Si l’on peut imaginer alors que le parti démocrate finira par se réunir autour d’un(e) candidat(e) et un programme, le discours prononcé par Donald Trump dans la foulée de sa victoire dans le New Hampshire était plus inquiétant. S’adressant à une foule admirative qui criait « Trump ! Trump ! », il répondait « USA ! USA ! », avant de réciter ses promesses nationalistes qu’il n’est pas nécessaire de répéter ici. Pas plus qu’à d’autres occasions, il n’a pas expliqué comment réaliser celles-ci ; par exemple, « Obamacare ? Ça disparaît [« it’s gone »]. Ce qui me frappait hier soir, c’est qu’à ce moment de triomphe il y avait comme une incitation mutuelle entre l’orateur et son public ; il ne se flattait pas de ce qu’il a fait ou ferait ; il ne parlait pas de lui mais de son public qui avait eu le bon sens – ou la foi – de croire en ces promesses ; et ce bon sens du public n’était que le reflet de la grandeur de celui qu’on appelle « le Donald ». Plus il promettait monts et merveilles, plus ils applaudissaient, et plus ils applaudissaient, plus il promettait. Il manifestait un populisme qui, dans sa personne, ne connaît pas de bornes (J’étais d’autant plus frappé par ce discours que j’étais en train de lire le livre de Zeev Sternhell, La Naissance de l’idéologie fasciste!). C’est un populisme vulgaire, qui ne respecte rien ni personne ; c’est la force pure qui s’admire dans sa personne.

Le populisme militant et agressif de Donald Trump est d’autant plus inquiétant que les autres candidats républicains sont incapables de lui répondre.
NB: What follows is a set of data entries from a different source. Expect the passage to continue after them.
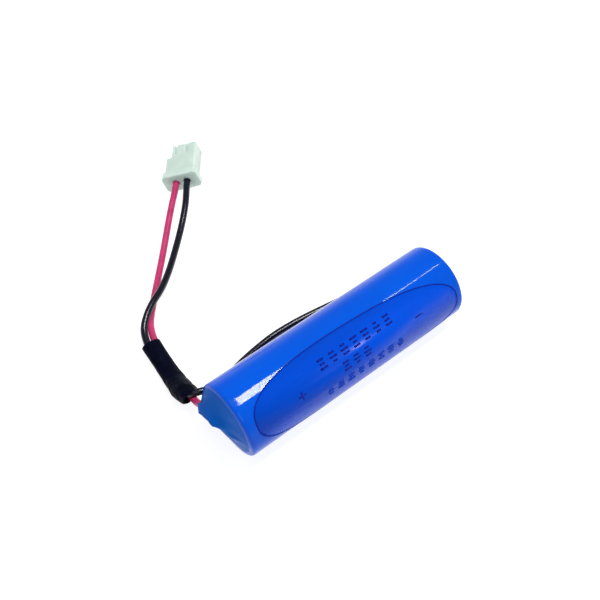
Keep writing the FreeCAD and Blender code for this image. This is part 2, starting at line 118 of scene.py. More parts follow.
FILM_IOR = 1.22
LABEL_IOR = 1.17
END_FILM_IOR = 1.07
VINYL_IOR = 1.3


def film_finish(name, colour, deep, roughness, waviness):
    """Shrink film: faint lines drawn along the cell, slow waves, and a skin like orange peel."""
    film = Finish(name, colour, roughness, IOR=FILM_IOR)
    film.tint(film.grain(0.12, (0.35, 1, 1)), deep, colour)
    film.vary(film.grain(1.6, (0.2, 1, 1), 5), "Roughness", roughness * 0.75, roughness * 1.35)
    film.bump(film.grain(0.22, (0.45, 1, 1), 1), waviness)
    film.bump(film.grain(1.1, (0.06, 1, 1), 2), waviness * 0.12)
    return film.bump(film.grain(6.0, detail=2), 0.0012)


def vinyl_finish(name, colour, deep, roughness):
    """Wire insulation: a smooth satin skin with faint dents from handling."""
    vinyl = Finish(name, colour, roughness, IOR=VINYL_IOR)
    vinyl.shader.inputs["Coat Weight"].default_value = 0.12
    vinyl.shader.inputs["Coat Roughness"].default_value = 0.22
    vinyl.tint(vinyl.grain(0.5), deep, colour)
    vinyl.vary(vinyl.grain(2.5), "Roughness", roughness * 0.8, roughness * 1.25)
    vinyl.bump(vinyl.grain(0.9, detail=2), 0.02)
    return vinyl.bump(vinyl.grain(9.0, detail=2), 0.002)


def metal_finish(name, colour, deep, roughness, stretch=(1, 1, 1), scale=3.0, depth=0.003):
    """Metal with a grain along its stretch, blotched a little by handling."""
    metal = Finish(name, colour, roughness, Metallic=1.0)
    metal.tint(metal.grain(0.8), deep, colour)
    metal.vary(metal.grain(scale, stretch, 5), "Roughness", roughness * 0.7, roughness * 1.4)
    return metal.bump(metal.grain(scale, stretch, 5), depth)


def fibre_finish(name, colour, deep, scale):
    """Pressed board or glass fibre, matt and flecked."""
    board = Finish(name, colour, 0.85)
    board.tint(board.grain(scale, (1, 0.25, 1), 6), deep, colour)
    return board.bump(board.grain(scale, (1, 0.25, 1), 6), 0.02)


BLUE = (0.0, 0.076, 0.54)
DEEP_BLUE = (0.0, 0.062, 0.47)
sleeve_film = film_finish("sleeve_film", BLUE, DEEP_BLUE, 0.075, 0.012)
label_film = film_finish("label_film", (0.0, 0.062, 0.55), (0.0, 0.05, 0.46), 0.22, 0.01)
label_film.shader.inputs["IOR"].default_value = LABEL_IOR
end_film = film_finish("end_film", (0.004, 0.092, 0.43), (0.0, 0.07, 0.36), 0.18, 0.02)
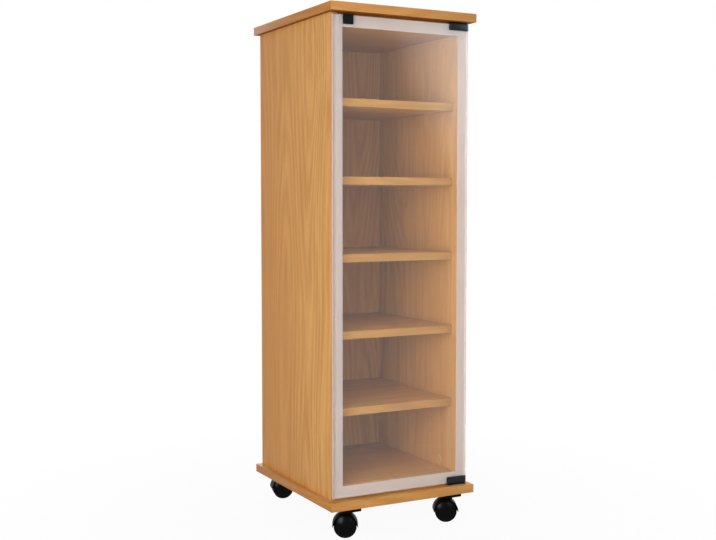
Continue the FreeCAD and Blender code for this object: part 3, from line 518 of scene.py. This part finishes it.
HINGE_BLACK = BlackSkin("hinge_coating", (3, 8, 17), (10, 19, 33), roughness=0.22, specular=0.24, relief=0.01)
CLIP_BLACK = BlackSkin("clip_coating", (8, 8, 10), (16, 17, 20), roughness=0.45, specular=0.07)
HOOD_BLACK = BlackSkin("hood_moulding", (2, 2, 3), (6, 6, 8), roughness=0.4, relief=0.03, specular=0.035)
WHEEL_BLACK = BlackSkin("wheel_polish", (2, 2, 3), (5, 5, 7), roughness=0.2, scale=300.0,
                        variation=0.05, relief=0.004, specular=0.06)
BUSH_BLACK = BlackSkin("bush_moulding", roughness=0.5)
RUBBER_BLACK = BlackSkin("rubber_black", (18, 18, 18), (34, 34, 34), roughness=0.72, specular=0.3)
ZINC = PlainFinish("zinc_plate", (186, 188, 192), (150, 152, 158), roughness=0.3, metallic=1.0)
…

Son discours anti-establishment n’est que la reprise rhétorique amplifiée de la politique suivie par les radicaux du Tea Party qui dominent de plus en plus les instances du parti (au point où les leaders républicains au Congrès ont refusé de discuter le budget pour 2016-17 que le président vient de leur soumettre, ce qui est un geste historique !). Le fait qu’aucun des cinq challengers n’ait été capable (ou n’ait pas eu le courage) de dégonfler ce bouffon populiste est étonnant, décourageant et potentiellement catastrophique.

La saison des primaires sera longue. Il y aura certainement des surprises qui nous attendent. Mais celle qui me fera le plus grand plaisir, ce sera le dégonflement de Donald Trump. Si ses opposants ne le font pas, il se l’infligera lui-même comme le résultat de l’hybris qui affecte fatalement celui dont le pouvoir ne connaît pas de limites. Attendons donc, avec confiance, la divine surprise.